=== Short exercise ===
Copy all the material below, exactly as it stands.

────────────────

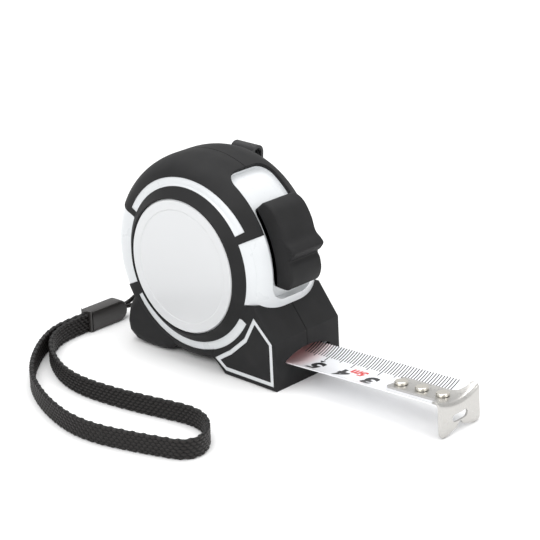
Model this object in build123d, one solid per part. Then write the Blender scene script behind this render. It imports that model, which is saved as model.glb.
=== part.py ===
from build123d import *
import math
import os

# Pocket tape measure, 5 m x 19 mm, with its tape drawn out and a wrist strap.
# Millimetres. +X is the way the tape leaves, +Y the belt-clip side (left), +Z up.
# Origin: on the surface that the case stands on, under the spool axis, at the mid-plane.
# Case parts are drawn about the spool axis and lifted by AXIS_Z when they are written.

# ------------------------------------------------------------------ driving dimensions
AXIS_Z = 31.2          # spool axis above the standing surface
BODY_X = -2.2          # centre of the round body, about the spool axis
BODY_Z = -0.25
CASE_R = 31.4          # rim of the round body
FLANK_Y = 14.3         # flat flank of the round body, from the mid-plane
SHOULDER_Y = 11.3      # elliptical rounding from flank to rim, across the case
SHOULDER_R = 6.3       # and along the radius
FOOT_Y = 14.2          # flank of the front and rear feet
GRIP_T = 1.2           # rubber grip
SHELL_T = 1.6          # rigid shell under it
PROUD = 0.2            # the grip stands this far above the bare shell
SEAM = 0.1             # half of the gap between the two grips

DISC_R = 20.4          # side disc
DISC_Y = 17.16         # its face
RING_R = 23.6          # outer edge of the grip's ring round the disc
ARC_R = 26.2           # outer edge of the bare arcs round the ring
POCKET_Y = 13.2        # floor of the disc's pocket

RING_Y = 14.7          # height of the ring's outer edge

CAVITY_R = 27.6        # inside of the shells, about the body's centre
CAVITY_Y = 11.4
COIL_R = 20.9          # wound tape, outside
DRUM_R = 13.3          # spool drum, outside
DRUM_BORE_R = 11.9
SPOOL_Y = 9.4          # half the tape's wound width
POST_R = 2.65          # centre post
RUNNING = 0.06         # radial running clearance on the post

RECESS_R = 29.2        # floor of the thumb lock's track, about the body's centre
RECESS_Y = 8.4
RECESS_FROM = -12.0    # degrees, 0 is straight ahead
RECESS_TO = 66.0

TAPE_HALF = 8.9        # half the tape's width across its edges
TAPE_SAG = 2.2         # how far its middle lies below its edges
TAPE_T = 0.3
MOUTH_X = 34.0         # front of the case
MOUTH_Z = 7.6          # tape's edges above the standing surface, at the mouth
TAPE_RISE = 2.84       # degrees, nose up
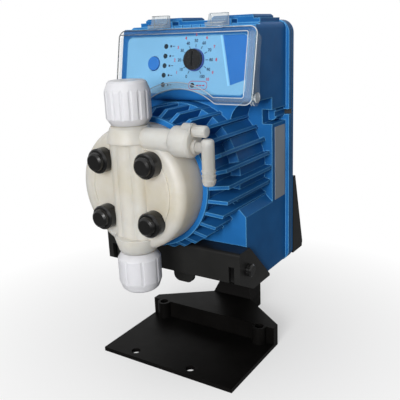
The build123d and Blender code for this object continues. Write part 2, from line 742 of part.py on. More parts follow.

────────────────

=== Task response ===
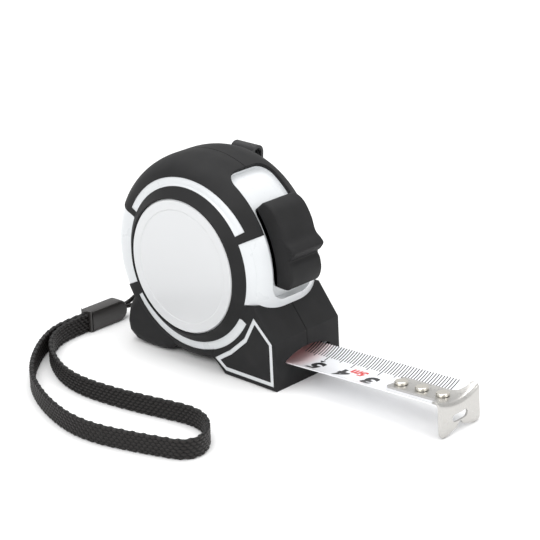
Model this object in build123d, one solid per part. Then write the Blender scene script behind this render. It imports that model, which is saved as model.glb.
=== part.py ===
from build123d import *
import math
import os

# Pocket tape measure, 5 m x 19 mm, with its tape drawn out and a wrist strap.
# Millimetres. +X is the way the tape leaves, +Y the belt-clip side (left), +Z up.
# Origin: on the surface that the case stands on, under the spool axis, at the mid-plane.
# Case parts are drawn about the spool axis and lifted by AXIS_Z when they are written.

# ------------------------------------------------------------------ driving dimensions
AXIS_Z = 31.2          # spool axis above the standing surface
BODY_X = -2.2          # centre of the round body, about the spool axis
BODY_Z = -0.25
CASE_R = 31.4          # rim of the round body
FLANK_Y = 14.3         # flat flank of the round body, from the mid-plane
SHOULDER_Y = 11.3      # elliptical rounding from flank to rim, across the case
SHOULDER_R = 6.3       # and along the radius
FOOT_Y = 14.2          # flank of the front and rear feet
GRIP_T = 1.2           # rubber grip
SHELL_T = 1.6          # rigid shell under it
PROUD = 0.2            # the grip stands this far above the bare shell
SEAM = 0.1             # half of the gap between the two grips

DISC_R = 20.4          # side disc
DISC_Y = 17.16         # its face
RING_R = 23.6          # outer edge of the grip's ring round the disc
ARC_R = 26.2           # outer edge of the bare arcs round the ring
POCKET_Y = 13.2        # floor of the disc's pocket

RING_Y = 14.7          # height of the ring's outer edge

CAVITY_R = 27.6        # inside of the shells, about the body's centre
CAVITY_Y = 11.4
COIL_R = 20.9          # wound tape, outside
DRUM_R = 13.3          # spool drum, outside
DRUM_BORE_R = 11.9
SPOOL_Y = 9.4          # half the tape's wound width
POST_R = 2.65          # centre post
RUNNING = 0.06         # radial running clearance on the post

RECESS_R = 29.2        # floor of the thumb lock's track, about the body's centre
RECESS_Y = 8.4
RECESS_FROM = -12.0    # degrees, 0 is straight ahead
RECESS_TO = 66.0

TAPE_HALF = 8.9        # half the tape's width across its edges
TAPE_SAG = 2.2         # how far its middle lies below its edges
TAPE_T = 0.3
MOUTH_X = 34.0         # front of the case
MOUTH_Z = 7.6          # tape's edges above the standing surface, at the mouth
TAPE_RISE = 2.84       # degrees, nose up
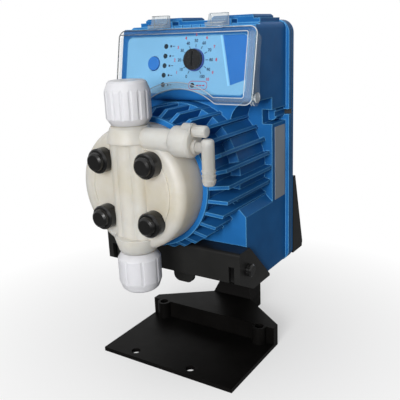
The build123d and Blender code for this object continues. Write part 2, from line 742 of part.py on. More parts follow.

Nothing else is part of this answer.